The M235i Racing is intended to be an affordable entry-level, grassroots race car for the privateer and club-racing markets. In Europe, the car is priced at €59,500, a number that any serious Club racer will recognize as a bargain for a turnkey factory race car. The intention is to hold the line as much as possible on price if demand warrants bringing the car to the U.S.
Will that demand materialize? We suspect that the answer will be yes, once people get familiar with the car. The answer is definitely yes, if Europe can be used as a gauge of interest. The M235i Racing was shown at the Nürburgring in December, just weeks after the first press release on the car had appeared; BMW Motorsport Director Jens Marquardt says that he and his team took a couple of order forms with them to the event just in case someone wanted to step up. Thirty-five orders were placed that day. The track debut for some of these customer cars will come at the VLN season opener on the Nordschleife in March. BMW Motorsport will run a cup series for the M235i as part of the VLN endurance series.
And what will the M235i Racing buyer get? The race car is based on the street edition of the new M235i, a car that will be in US showrooms in March. You can build a street version today on BMW NA’s website.
The twin turbo six in the race car turns out 333 horsepower compared to 320 in the street version. The eight-speed automatic controlled with paddle shifters is carried over from the street car to the racer. The race car’s ABS, stability control, and traction control have been tweaked, as has the steering. The race car sits a little lower than the street version; the driver sits low in the cockpit in a form-fitting Recaro race seat. A passenger side Recaro is an option; we can see this as a driving school car, so it will not be surprising to see this option exercised. To get into the seat the driver climbs over the side of an FIA-spec roll cage.
The car is built in batches on the assembly line at Leipzig that is used for the production M235i. Roll cages and fuel cells are installed on the line.
Anyone who has driven a BMW on the track will instantly feel at home in the M235i Racing. It is tractable and easy to drive, with no turbo lag, great turn-in feel, reassuring brakes, and exceptional shifting with the eight-speed. The sound is great from either outside or inside the car.
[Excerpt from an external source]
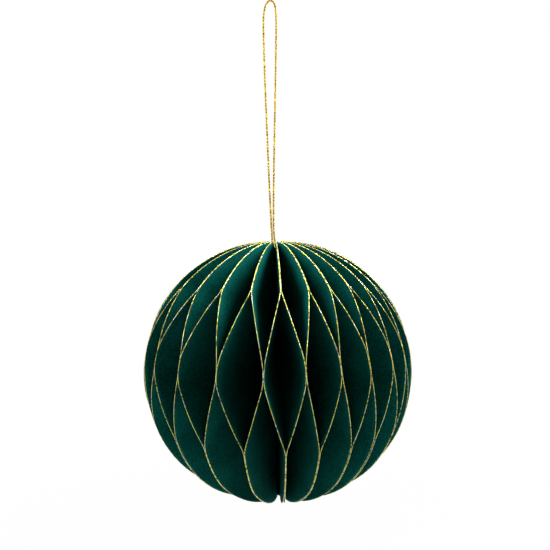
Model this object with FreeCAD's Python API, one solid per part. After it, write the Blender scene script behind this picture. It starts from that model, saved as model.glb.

The M235i is forgiving for a neophyte driver or for someone whose track skills are a bit rusty (ask me how I know), but at the same time it is ready to perform at the limits with a pro racer at the controls.
Joey Hand, who drove the car at Las Vegas Motor Speedway, observed that the car was very user friendly. He said that it was apparent that the car’s suspension was “more racy” than that in the street version, and that the front end worked well. He praised the well-tuned ABS which let him threshold brake without coming on until he braked very hard.